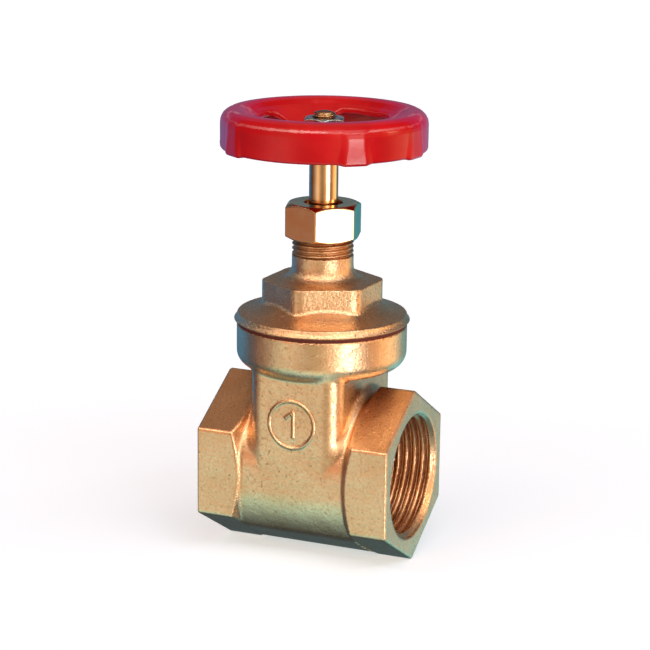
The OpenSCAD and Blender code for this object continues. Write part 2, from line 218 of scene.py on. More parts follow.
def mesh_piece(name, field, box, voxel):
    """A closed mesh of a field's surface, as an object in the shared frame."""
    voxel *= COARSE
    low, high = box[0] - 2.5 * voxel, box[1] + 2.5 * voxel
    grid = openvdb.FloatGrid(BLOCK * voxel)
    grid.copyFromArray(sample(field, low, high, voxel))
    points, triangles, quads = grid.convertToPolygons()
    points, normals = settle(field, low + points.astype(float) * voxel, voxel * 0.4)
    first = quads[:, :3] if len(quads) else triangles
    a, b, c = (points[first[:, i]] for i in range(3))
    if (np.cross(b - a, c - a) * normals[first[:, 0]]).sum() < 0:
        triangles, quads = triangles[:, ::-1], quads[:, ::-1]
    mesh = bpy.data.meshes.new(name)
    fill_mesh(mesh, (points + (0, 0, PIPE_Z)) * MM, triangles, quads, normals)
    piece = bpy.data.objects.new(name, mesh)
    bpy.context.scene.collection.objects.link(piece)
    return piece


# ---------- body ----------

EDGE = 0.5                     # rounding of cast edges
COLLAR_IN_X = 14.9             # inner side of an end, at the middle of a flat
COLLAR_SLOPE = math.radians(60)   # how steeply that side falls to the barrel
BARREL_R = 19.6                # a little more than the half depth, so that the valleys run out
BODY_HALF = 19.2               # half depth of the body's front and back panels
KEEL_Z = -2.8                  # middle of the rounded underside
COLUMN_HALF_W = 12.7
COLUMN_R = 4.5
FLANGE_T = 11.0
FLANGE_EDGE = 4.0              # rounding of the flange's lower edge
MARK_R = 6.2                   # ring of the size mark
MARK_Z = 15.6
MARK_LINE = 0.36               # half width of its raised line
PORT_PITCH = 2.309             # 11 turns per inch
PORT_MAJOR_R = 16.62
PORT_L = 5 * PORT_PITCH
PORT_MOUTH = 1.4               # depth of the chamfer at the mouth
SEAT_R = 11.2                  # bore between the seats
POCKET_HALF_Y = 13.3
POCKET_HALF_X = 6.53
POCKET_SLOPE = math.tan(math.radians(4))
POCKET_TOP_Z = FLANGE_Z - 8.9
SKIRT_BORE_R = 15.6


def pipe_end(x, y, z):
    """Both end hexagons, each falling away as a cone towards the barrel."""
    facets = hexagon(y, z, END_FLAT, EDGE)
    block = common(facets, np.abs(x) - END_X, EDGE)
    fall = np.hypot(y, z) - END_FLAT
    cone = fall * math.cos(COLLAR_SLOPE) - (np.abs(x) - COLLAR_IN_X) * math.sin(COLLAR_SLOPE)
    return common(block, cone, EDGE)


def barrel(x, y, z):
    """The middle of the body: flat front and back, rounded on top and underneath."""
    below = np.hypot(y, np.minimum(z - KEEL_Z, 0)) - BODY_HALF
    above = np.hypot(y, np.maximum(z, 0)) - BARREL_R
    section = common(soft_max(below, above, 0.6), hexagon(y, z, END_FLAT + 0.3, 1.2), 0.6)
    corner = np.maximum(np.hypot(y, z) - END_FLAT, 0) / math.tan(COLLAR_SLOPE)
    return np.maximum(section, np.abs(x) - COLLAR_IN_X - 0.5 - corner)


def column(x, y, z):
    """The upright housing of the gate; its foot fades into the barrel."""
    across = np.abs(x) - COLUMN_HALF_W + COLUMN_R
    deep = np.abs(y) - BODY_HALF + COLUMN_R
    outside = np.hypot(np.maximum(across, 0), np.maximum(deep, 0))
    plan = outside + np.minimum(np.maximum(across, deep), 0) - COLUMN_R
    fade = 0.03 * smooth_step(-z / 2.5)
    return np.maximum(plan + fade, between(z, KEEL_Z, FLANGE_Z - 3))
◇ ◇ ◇
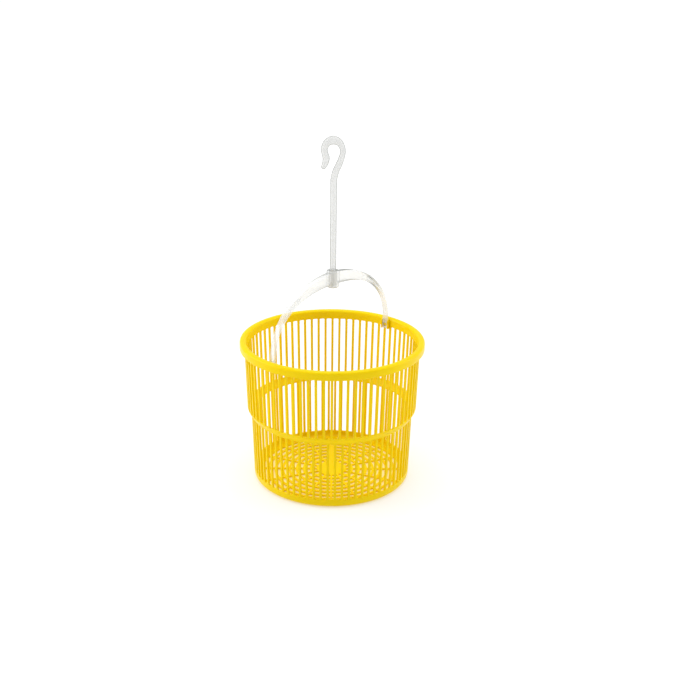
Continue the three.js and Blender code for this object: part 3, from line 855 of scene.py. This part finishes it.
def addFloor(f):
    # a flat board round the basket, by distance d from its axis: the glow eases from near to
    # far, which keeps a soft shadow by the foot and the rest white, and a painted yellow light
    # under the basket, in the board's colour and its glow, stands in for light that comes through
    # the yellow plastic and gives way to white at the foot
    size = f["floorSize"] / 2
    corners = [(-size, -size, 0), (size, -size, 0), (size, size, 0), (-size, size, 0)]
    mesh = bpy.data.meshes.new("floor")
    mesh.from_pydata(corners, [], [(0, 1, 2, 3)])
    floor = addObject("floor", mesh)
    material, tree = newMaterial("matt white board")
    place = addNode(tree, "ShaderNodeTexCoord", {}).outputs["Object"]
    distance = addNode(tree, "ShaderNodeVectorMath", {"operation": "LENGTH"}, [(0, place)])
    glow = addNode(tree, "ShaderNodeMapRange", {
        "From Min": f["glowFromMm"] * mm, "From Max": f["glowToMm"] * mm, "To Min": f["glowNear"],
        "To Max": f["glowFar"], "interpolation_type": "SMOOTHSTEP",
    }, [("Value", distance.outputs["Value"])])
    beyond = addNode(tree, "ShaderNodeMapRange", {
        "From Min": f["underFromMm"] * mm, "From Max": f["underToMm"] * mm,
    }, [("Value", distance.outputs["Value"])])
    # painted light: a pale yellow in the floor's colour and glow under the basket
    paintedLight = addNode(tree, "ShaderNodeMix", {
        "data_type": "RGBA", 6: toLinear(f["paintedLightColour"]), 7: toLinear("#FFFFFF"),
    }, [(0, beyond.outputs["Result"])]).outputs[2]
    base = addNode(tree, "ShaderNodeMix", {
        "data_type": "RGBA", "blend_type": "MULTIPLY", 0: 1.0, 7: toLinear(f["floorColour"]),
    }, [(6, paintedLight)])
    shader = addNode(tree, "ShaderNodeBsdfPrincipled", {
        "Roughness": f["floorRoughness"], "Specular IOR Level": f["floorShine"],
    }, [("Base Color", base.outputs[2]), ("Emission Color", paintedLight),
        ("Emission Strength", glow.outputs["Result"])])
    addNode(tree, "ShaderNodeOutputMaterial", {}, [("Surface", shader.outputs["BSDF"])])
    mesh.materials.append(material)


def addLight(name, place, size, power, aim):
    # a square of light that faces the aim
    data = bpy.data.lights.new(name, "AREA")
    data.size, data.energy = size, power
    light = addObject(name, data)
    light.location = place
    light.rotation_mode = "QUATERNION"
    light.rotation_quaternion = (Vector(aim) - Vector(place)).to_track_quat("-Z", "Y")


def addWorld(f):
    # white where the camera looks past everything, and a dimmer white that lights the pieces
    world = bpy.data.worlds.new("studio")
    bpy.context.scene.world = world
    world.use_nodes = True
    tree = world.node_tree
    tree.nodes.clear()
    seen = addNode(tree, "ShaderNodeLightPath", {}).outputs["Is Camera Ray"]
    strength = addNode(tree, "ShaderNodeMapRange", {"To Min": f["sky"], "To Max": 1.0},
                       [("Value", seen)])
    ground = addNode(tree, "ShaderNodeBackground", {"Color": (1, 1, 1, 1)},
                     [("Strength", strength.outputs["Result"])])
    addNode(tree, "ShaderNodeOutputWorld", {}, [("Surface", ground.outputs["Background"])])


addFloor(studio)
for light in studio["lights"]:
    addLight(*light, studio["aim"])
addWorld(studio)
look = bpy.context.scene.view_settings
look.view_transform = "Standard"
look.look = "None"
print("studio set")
◇ ◇ ◇
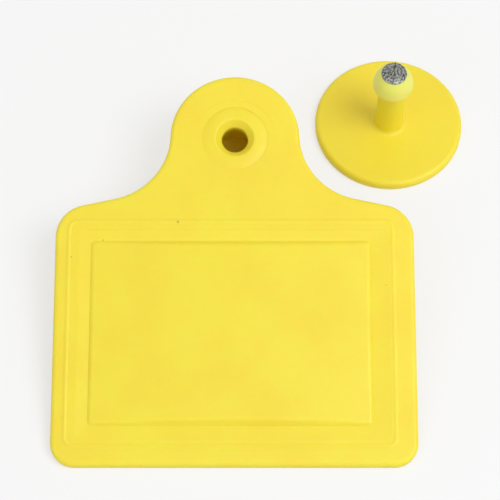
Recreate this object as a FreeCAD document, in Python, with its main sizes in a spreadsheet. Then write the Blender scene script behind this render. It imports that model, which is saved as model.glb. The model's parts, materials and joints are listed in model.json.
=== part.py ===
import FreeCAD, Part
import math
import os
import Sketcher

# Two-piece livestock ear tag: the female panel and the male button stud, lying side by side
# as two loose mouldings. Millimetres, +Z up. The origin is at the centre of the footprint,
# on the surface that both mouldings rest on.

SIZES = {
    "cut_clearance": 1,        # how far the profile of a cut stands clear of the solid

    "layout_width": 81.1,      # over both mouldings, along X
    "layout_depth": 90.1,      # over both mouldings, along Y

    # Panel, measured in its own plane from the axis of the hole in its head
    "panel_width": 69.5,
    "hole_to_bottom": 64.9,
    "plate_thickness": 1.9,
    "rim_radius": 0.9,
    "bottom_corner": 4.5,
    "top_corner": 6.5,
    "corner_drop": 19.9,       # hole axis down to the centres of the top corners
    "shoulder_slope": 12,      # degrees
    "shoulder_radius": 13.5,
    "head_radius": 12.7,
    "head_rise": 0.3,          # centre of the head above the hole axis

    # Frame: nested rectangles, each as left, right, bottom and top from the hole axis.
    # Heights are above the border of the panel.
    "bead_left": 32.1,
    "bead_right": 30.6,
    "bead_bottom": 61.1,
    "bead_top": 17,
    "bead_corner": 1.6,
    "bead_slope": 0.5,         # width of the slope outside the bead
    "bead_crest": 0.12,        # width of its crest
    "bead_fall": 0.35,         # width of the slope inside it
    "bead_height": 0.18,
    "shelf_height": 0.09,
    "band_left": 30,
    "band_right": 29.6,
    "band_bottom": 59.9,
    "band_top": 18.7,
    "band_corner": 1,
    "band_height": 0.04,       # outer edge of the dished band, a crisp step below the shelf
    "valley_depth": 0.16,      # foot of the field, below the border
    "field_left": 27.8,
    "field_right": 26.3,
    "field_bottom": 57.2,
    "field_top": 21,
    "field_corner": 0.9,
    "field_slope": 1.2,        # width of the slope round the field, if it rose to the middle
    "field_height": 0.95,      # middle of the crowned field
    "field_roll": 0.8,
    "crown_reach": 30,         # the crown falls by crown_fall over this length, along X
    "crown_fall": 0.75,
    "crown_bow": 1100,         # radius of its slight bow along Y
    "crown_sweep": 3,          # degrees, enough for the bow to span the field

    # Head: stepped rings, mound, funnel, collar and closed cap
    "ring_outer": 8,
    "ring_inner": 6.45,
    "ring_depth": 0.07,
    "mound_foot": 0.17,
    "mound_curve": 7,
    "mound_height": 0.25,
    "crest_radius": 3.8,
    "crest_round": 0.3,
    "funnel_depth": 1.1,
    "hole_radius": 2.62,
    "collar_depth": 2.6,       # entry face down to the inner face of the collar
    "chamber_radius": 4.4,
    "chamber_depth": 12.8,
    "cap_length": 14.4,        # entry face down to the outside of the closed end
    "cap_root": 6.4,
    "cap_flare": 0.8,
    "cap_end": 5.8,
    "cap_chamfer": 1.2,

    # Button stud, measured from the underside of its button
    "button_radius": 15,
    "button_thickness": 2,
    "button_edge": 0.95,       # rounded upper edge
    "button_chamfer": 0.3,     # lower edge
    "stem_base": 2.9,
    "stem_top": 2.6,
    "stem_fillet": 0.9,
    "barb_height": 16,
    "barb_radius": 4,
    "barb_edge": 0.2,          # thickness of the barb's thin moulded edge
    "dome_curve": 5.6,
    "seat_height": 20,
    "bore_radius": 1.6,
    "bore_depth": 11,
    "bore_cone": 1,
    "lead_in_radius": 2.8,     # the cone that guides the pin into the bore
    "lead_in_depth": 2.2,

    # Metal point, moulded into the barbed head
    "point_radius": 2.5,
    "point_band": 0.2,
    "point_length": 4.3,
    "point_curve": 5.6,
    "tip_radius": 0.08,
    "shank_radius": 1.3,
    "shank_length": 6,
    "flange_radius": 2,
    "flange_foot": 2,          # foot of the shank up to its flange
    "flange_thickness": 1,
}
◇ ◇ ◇
▶ _THE PROBLEM_
Above are the records. Print exactly, and only, the lines from the line with "Recreate this object" to the line with "above the hole axis", both inclusive.

▶ _TASK ANSWER_
Recreate this object as a FreeCAD document, in Python, with its main sizes in a spreadsheet. Then write the Blender scene script behind this render. It imports that model, which is saved as model.glb. The model's parts, materials and joints are listed in model.json.
=== part.py ===
import FreeCAD, Part
import math
import os
import Sketcher

# Two-piece livestock ear tag: the female panel and the male button stud, lying side by side
# as two loose mouldings. Millimetres, +Z up. The origin is at the centre of the footprint,
# on the surface that both mouldings rest on.

SIZES = {
    "cut_clearance": 1,        # how far the profile of a cut stands clear of the solid

    "layout_width": 81.1,      # over both mouldings, along X
    "layout_depth": 90.1,      # over both mouldings, along Y

    # Panel, measured in its own plane from the axis of the hole in its head
    "panel_width": 69.5,
    "hole_to_bottom": 64.9,
    "plate_thickness": 1.9,
    "rim_radius": 0.9,
    "bottom_corner": 4.5,
    "top_corner": 6.5,
    "corner_drop": 19.9,       # hole axis down to the centres of the top corners
    "shoulder_slope": 12,      # degrees
    "shoulder_radius": 13.5,
    "head_radius": 12.7,
    "head_rise": 0.3,          # centre of the head above the hole axis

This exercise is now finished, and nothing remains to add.